WORK REQUIRED: Nothing in the records may be left out or altered; reproduce them all exactly.

Scripts that build objects:
"""

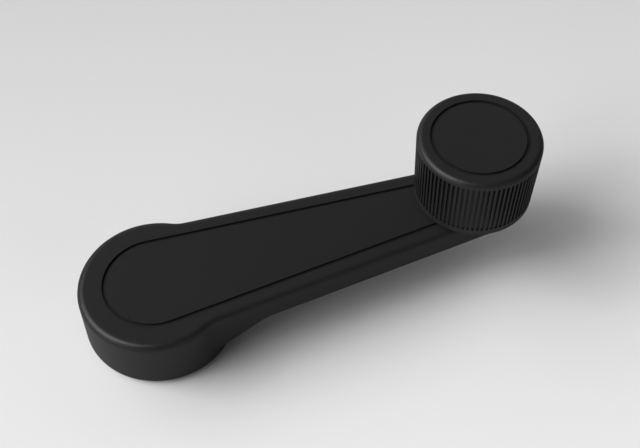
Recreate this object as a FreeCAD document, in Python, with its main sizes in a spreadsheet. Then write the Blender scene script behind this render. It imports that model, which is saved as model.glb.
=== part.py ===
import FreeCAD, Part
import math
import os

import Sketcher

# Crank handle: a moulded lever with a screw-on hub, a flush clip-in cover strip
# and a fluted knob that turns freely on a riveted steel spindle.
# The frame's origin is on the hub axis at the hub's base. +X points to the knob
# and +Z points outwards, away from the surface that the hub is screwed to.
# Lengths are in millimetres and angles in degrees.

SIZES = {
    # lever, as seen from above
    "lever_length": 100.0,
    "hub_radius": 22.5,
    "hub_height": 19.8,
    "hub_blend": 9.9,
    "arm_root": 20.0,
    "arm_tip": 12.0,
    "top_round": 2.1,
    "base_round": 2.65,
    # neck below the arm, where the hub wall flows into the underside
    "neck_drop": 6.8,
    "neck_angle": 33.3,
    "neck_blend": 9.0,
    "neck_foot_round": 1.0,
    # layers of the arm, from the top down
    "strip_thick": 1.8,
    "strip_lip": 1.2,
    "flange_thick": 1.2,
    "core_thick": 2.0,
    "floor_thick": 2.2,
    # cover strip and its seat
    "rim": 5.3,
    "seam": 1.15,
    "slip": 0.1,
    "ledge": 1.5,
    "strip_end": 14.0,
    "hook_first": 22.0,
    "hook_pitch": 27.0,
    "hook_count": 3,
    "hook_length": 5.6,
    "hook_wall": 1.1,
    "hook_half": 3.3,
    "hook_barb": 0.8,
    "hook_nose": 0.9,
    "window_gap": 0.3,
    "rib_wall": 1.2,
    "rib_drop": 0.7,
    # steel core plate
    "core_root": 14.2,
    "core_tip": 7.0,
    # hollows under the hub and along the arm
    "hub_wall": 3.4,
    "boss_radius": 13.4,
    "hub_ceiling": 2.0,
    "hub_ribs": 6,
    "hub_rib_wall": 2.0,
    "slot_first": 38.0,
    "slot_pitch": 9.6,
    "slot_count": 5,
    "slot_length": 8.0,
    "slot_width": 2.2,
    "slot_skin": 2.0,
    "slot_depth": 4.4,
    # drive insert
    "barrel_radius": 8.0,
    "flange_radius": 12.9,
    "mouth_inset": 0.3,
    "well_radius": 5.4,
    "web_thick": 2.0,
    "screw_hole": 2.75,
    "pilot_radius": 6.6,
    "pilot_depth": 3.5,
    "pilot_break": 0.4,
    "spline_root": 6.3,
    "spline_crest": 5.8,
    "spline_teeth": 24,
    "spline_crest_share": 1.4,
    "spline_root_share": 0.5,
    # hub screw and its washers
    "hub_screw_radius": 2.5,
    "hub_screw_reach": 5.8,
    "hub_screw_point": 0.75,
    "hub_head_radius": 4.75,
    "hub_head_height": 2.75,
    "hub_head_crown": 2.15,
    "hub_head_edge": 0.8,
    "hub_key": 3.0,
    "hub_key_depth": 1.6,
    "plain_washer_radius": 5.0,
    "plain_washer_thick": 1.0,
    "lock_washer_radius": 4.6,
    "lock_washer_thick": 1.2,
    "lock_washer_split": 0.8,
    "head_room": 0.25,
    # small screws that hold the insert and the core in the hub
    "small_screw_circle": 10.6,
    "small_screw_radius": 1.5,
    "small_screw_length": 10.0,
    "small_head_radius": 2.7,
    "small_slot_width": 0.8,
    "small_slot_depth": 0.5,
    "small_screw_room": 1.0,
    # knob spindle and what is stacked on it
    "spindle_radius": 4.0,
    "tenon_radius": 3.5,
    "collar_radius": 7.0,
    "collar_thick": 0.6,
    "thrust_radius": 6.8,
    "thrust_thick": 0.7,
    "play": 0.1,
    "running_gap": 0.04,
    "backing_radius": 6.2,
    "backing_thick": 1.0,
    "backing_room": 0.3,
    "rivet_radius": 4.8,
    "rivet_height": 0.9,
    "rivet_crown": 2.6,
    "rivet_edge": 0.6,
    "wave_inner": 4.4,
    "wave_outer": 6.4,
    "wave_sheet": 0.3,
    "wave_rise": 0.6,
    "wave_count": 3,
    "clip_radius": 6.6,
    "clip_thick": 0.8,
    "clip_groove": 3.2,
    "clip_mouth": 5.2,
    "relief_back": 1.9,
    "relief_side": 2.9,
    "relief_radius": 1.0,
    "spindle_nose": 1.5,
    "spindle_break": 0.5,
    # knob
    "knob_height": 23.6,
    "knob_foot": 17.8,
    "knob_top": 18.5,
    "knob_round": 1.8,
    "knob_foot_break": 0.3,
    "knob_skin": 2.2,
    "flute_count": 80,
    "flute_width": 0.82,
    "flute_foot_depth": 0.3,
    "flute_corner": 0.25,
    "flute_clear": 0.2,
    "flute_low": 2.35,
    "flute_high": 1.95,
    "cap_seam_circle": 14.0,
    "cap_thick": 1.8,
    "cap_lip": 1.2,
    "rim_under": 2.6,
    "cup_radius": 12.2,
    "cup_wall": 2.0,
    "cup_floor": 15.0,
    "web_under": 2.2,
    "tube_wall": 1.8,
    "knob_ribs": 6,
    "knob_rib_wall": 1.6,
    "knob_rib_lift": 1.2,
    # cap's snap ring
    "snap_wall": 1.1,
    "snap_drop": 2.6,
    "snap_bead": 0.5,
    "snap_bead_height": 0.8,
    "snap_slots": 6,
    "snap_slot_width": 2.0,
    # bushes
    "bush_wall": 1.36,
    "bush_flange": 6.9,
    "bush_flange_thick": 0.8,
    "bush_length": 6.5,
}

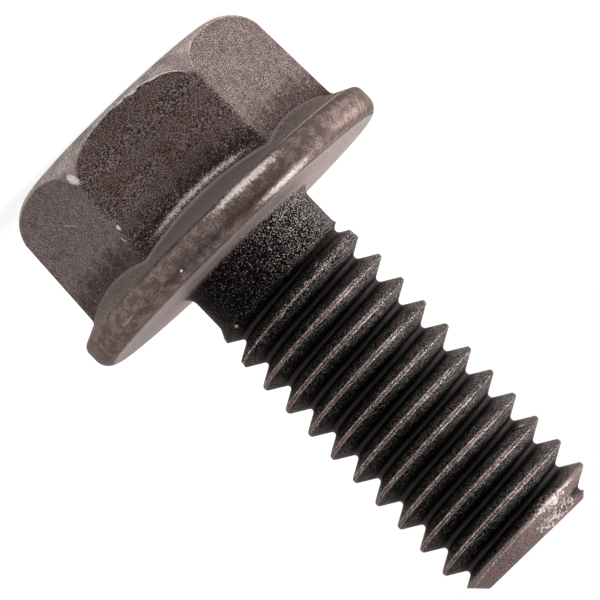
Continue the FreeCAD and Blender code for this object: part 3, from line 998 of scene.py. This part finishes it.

"""

EXERCISE RESULT:
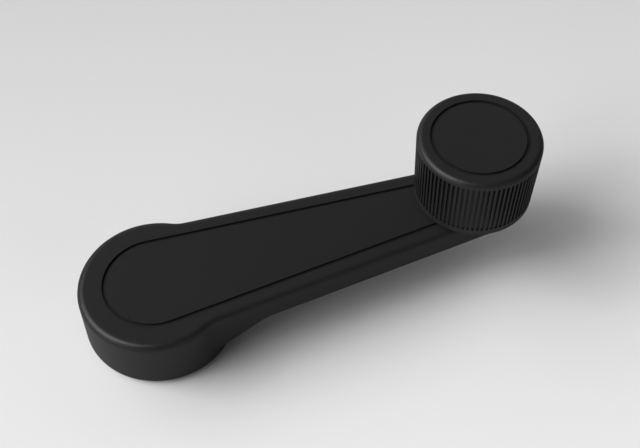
Recreate this object as a FreeCAD document, in Python, with its main sizes in a spreadsheet. Then write the Blender scene script behind this render. It imports that model, which is saved as model.glb.
=== part.py ===
import FreeCAD, Part
import math
import os

import Sketcher

# Crank handle: a moulded lever with a screw-on hub, a flush clip-in cover strip
# and a fluted knob that turns freely on a riveted steel spindle.
# The frame's origin is on the hub axis at the hub's base. +X points to the knob
# and +Z points outwards, away from the surface that the hub is screwed to.
# Lengths are in millimetres and angles in degrees.

SIZES = {
    # lever, as seen from above
    "lever_length": 100.0,
    "hub_radius": 22.5,
    "hub_height": 19.8,
    "hub_blend": 9.9,
    "arm_root": 20.0,
    "arm_tip": 12.0,
    "top_round": 2.1,
    "base_round": 2.65,
    # neck below the arm, where the hub wall flows into the underside
    "neck_drop": 6.8,
    "neck_angle": 33.3,
    "neck_blend": 9.0,
    "neck_foot_round": 1.0,
    # layers of the arm, from the top down
    "strip_thick": 1.8,
    "strip_lip": 1.2,
    "flange_thick": 1.2,
    "core_thick": 2.0,
    "floor_thick": 2.2,
    # cover strip and its seat
    "rim": 5.3,
    "seam": 1.15,
    "slip": 0.1,
    "ledge": 1.5,
    "strip_end": 14.0,
    "hook_first": 22.0,
    "hook_pitch": 27.0,
    "hook_count": 3,
    "hook_length": 5.6,
    "hook_wall": 1.1,
    "hook_half": 3.3,
    "hook_barb": 0.8,
    "hook_nose": 0.9,
    "window_gap": 0.3,
    "rib_wall": 1.2,
    "rib_drop": 0.7,
    # steel core plate
    "core_root": 14.2,
    "core_tip": 7.0,
    # hollows under the hub and along the arm
    "hub_wall": 3.4,
    "boss_radius": 13.4,
    "hub_ceiling": 2.0,
    "hub_ribs": 6,
    "hub_rib_wall": 2.0,
    "slot_first": 38.0,
    "slot_pitch": 9.6,
    "slot_count": 5,
    "slot_length": 8.0,
    "slot_width": 2.2,
    "slot_skin": 2.0,
    "slot_depth": 4.4,
    # drive insert
    "barrel_radius": 8.0,
    "flange_radius": 12.9,
    "mouth_inset": 0.3,
    "well_radius": 5.4,
    "web_thick": 2.0,
    "screw_hole": 2.75,
    "pilot_radius": 6.6,
    "pilot_depth": 3.5,
    "pilot_break": 0.4,
    "spline_root": 6.3,
    "spline_crest": 5.8,
    "spline_teeth": 24,
    "spline_crest_share": 1.4,
    "spline_root_share": 0.5,
    # hub screw and its washers
    "hub_screw_radius": 2.5,
    "hub_screw_reach": 5.8,
    "hub_screw_point": 0.75,
    "hub_head_radius": 4.75,
    "hub_head_height": 2.75,
    "hub_head_crown": 2.15,
    "hub_head_edge": 0.8,
    "hub_key": 3.0,
    "hub_key_depth": 1.6,
    "plain_washer_radius": 5.0,
    "plain_washer_thick": 1.0,
    "lock_washer_radius": 4.6,
    "lock_washer_thick": 1.2,
    "lock_washer_split": 0.8,
    "head_room": 0.25,
    # small screws that hold the insert and the core in the hub
    "small_screw_circle": 10.6,
    "small_screw_radius": 1.5,
    "small_screw_length": 10.0,
    "small_head_radius": 2.7,
    "small_slot_width": 0.8,
    "small_slot_depth": 0.5,
    "small_screw_room": 1.0,
    # knob spindle and what is stacked on it
    "spindle_radius": 4.0,
    "tenon_radius": 3.5,
    "collar_radius": 7.0,
    "collar_thick": 0.6,
    "thrust_radius": 6.8,
    "thrust_thick": 0.7,
    "play": 0.1,
    "running_gap": 0.04,
    "backing_radius": 6.2,
    "backing_thick": 1.0,
    "backing_room": 0.3,
    "rivet_radius": 4.8,
    "rivet_height": 0.9,
    "rivet_crown": 2.6,
    "rivet_edge": 0.6,
    "wave_inner": 4.4,
    "wave_outer": 6.4,
    "wave_sheet": 0.3,
    "wave_rise": 0.6,
    "wave_count": 3,
    "clip_radius": 6.6,
    "clip_thick": 0.8,
    "clip_groove": 3.2,
    "clip_mouth": 5.2,
    "relief_back": 1.9,
    "relief_side": 2.9,
    "relief_radius": 1.0,
    "spindle_nose": 1.5,
    "spindle_break": 0.5,
    # knob
    "knob_height": 23.6,
    "knob_foot": 17.8,
    "knob_top": 18.5,
    "knob_round": 1.8,
    "knob_foot_break": 0.3,
    "knob_skin": 2.2,
    "flute_count": 80,
    "flute_width": 0.82,
    "flute_foot_depth": 0.3,
    "flute_corner": 0.25,
    "flute_clear": 0.2,
    "flute_low": 2.35,
    "flute_high": 1.95,
    "cap_seam_circle": 14.0,
    "cap_thick": 1.8,
    "cap_lip": 1.2,
    "rim_under": 2.6,
    "cup_radius": 12.2,
    "cup_wall": 2.0,
    "cup_floor": 15.0,
    "web_under": 2.2,
    "tube_wall": 1.8,
    "knob_ribs": 6,
    "knob_rib_wall": 1.6,
    "knob_rib_lift": 1.2,
    # cap's snap ring
    "snap_wall": 1.1,
    "snap_drop": 2.6,
    "snap_bead": 0.5,
    "snap_bead_height": 0.8,
    "snap_slots": 6,
    "snap_slot_width": 2.0,
    # bushes
    "bush_wall": 1.36,
    "bush_flange": 6.9,
    "bush_flange_thick": 0.8,
    "bush_length": 6.5,
}

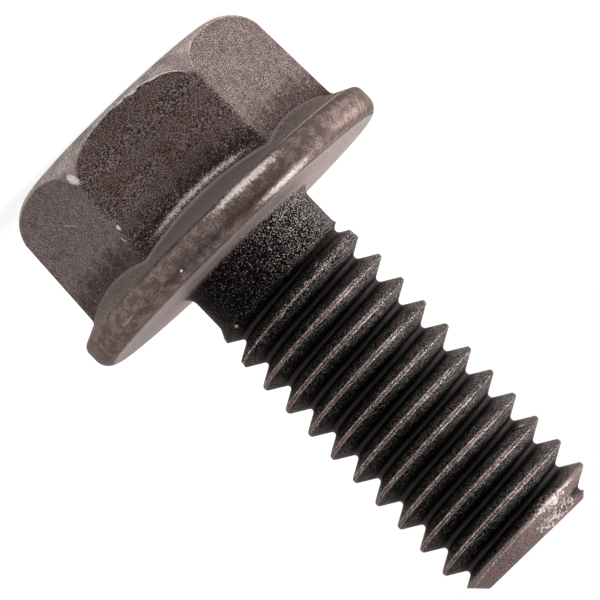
Continue the FreeCAD and Blender code for this object: part 3, from line 998 of scene.py. This part finishes it.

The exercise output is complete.